Mais qui plus est, il est vite apparu que ce n'était pas qu'une crise locale. Ce qui a crevé en Asie du Sud-Est, c'est ce que l'on appelle une "bulle financière". Mais cette petite bulle financière en cachait d'autres de plus grandes dimensions. Car le système capitaliste d'aujourd'hui passe son temps à faire des bulles, et pas seulement en Thaïlande ou en Malaisie. La "bulle financière" est mondiale.

On nous dit assez que nous vivons à l'heure de la mondialisation, mais on nous dit moins ce que cela comporte de vraiment nouveau dans le fonctionnement de l'économie. Car s'il s'agit de dire que l'économie, la production des biens, la circulation des matières premières et des marchandises, sont un fait mondial, c'est aussi vieux que le système capitaliste, qui a établi sa domination sur la planète au point qu'aucun village, aucune terre la plus reculée qui soit, n'est plus resté en dehors du marché mondial et de la circulation mondiale des marchandises. Quant à l'exportation des capitaux à partir des pays impérialistes, les placements financiers en particulier auprès des Etats, c'est une des caractéristiques de l'impérialisme depuis ses débuts. Que l'on songe seulement au fameux emprunt russe, qui date de 1888 !

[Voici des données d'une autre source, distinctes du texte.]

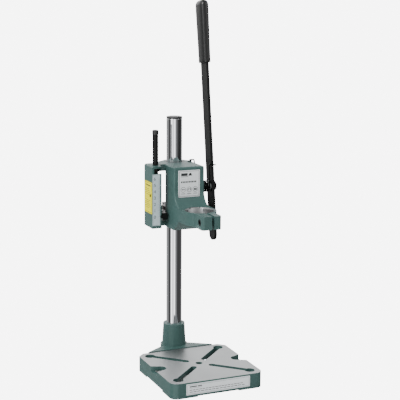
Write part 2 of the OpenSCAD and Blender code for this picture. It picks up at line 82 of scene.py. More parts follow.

Ce qui en revanche est plus récent, c'est la déréglementation complète des marchés de capitaux. C'est le fait que, dans les années quatre-vingts en particulier, la plupart des Etats ont pratiquement abandonné les quelques moyens de contrôle qu'ils avaient. Les mesures de contrôle des changes qui pouvaient s'opposer un tant soit peu à la circulation des capitaux ont été abandonnées. Mais elles ont été abandonnées, justement, sous la pression des banques, des spéculateurs internationaux, de tous ceux qui possèdent d'énormes capitaux et veulent pouvoir les déplacer sans entrave d'une place financière à une autre.

Cette évolution ramène donc en réalité à une autre : le poids croissant du capital financier international depuis le début des années soixante-dix.

En effet, celles-ci ont marqué la fin des années d'expansion d'après la seconde guerre mondiale. L'économie n'a pas cessé d'un seul coup de croître, mais elle a crû moins vite, ne serait-ce que parce que la phase de reconstruction de l'après-guerre était terminée. La demande de biens de consommation commençait à se ralentir. Non pas que les besoins aient été satisfaits, même dans les pays impérialistes les plus riches, sans parler de l'extrême misère de la majeure partie sous-développée de la planète. Mais la production capitaliste ne s'intéresse qu'à la demande solvable. Or, cette demande solvable ne s'accroissait pas à un rythme permettant de maintenir le taux d'accroissement antérieur de la production, ne serait-ce que parce que le pouvoir d'achat des masses laborieuses n'augmentait que lentement, même dans les pays dits riches. La production de biens de consommation commençait à stagner, ce qui signifiait en amont une crise sérieuse pour la production de biens d'équipement. Le profit obtenu dans l'industrie en proportion du capital investi diminuait. Les capitalistes se détournaient donc de l'investissement industriel et recherchaient des investissements garantissant de meilleurs profits, et avec moins de risque.

Or au même moment, d'autres évolutions se produisaient, concernant notamment la monnaie américaine. Pendant les années d'après-guerre, le dollar s'était imposé comme référence universelle pour les autres monnaies, tant l'économie des Etats-Unis dominait toutes les autres. Ceux-ci pouvaient même garantir la convertibilité du dollar en or. Mais les énormes dépenses de la guerre du Viet-Nam, payées en dollars, avaient fini par augmenter les avoirs en dollars de la plupart des banques occidentales. Celles-ci cherchaient à replacer cet argent pour le faire fructifier, créant un marché des "eurodollars", des crédits en dollars émanant donc des banques européennes et échappant au contrôle de l'Etat américain. Le déficit croissant du budget américain, grevé par les dépenses militaires, conjointement à l'accroissement d'une masse incontrôlable de dollars placés à l'extérieur des Etats-Unis, finirent par ébranler la confiance dans le dollar. Une spéculation se développa contre la monnaie américaine.

En 1971, la banque centrale des Etats-Unis dut donc abandonner la convertibilité du dollar en or. Mais c'était enterrer la seule référence à peu près fixe pour les monnaies et les capitaux du monde entier. Les changes flottants se généralisèrent, c'est-à-dire en fait un régime de désordre monétaire, le cours des monnaies pouvant varier en permanence en fonction de l'offre et de la demande. Et cela ouvrait un nouveau champ presque illimité à la spéculation financière : on pouvait dès lors tenter de prévoir la hausse ou la baisse de telle monnaie et tirer un profit considérable du simple fait d'avoir converti son argent d'une monnaie dans une autre au bon moment.